Thursday, 28 October 2010

21:12 BST - SPX End of Day Update

The action today leaves open the question of whether the bullish or the bearish count is playing out, that is, whether we've seen a top to the rally from the August low or whether there's still more upside to come.

Here's how the counts look to me (the bigger picture is on the 60 min counts page where the bearish count is shown on the charts of Options 1 and 2 and the bullish count is shown on the chart of Option 3):

Bearish count:

SPX 1 min - bearish count:

This [1]-[2]-(1)-(2)-1-2 is what I'm going with for the moment. Wave 2 must stay below 1189.53. I've labelled it as complete at 1185.30 which is just over a 61.8% retracement.

However, we now need to see an impulsive move down for some sort of confirmation of this labelling.

If we take out the 1189.53 high that invalidates the count. It would still leave the [1]-[2]-(1)-(2) intact, but that would be invalidated above 1191.44. 

I'd then be left with the count for 5 waves down from 1196.14 that I showed on Chart 2 in yesterday's end of day update. For that count, the high of 1196.14 would be the invalidation point.

Bullish count:

SPX 1 min - bullish count:

On this count, I've labelled it as if we're in wave [E] of the triangle, but as mentioned earlier, we could still be in wave [D], in which case, expect the high at 1189.53 to be taken out.

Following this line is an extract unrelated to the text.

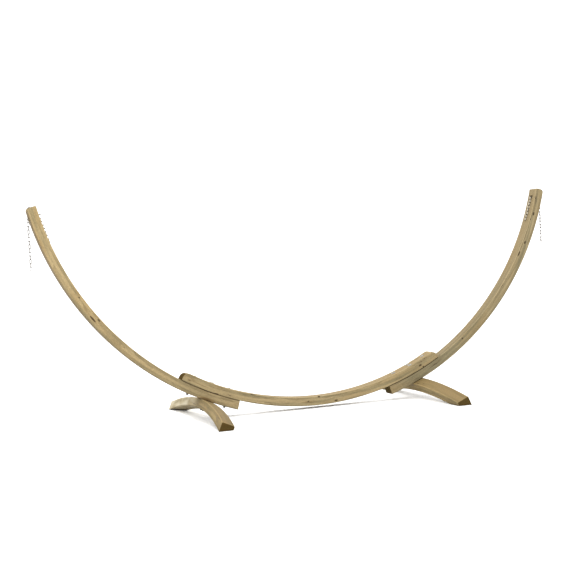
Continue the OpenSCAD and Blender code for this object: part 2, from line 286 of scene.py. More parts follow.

On this count, the high at 1196.14 shouldn't be exceeded until we complete wave [E] and wave [E] mustn't drop below the low of wave [C] - that's at 1171.70 on this labelling. So, those are the levels to watch on this triangle count.

If the 1171.70 low is taken out, I'll be thinking its likely we'll see more downside in wave iv, possibly down to the 38.2% retracement level at about 1152.

I think at the moment we're in a quite difficult position. 

On the one hand, price action is such that it favours more upside simply because we haven't seen any truly decisive downward movement, plus of course, the trend is still up. This suggests caution is required on the short side.

On the other had, various technicals (see for example the charts I posted earlier today - click here) make a strong case for at least a pullback, suggesting caution on the long side.

The only thing to do is to indentify important levels on whatever count you're following and use them to let the market tell you which way it might be going.

On the counts as I've labelled them, the levels I'm watching now are 1189.53, 1191.44 and 1196.14 on the bear count (above any of these levels I'd consider the risk of more upside to be high) and 1171.70 on the bullish count (below which I'd think the risk of more downside increases).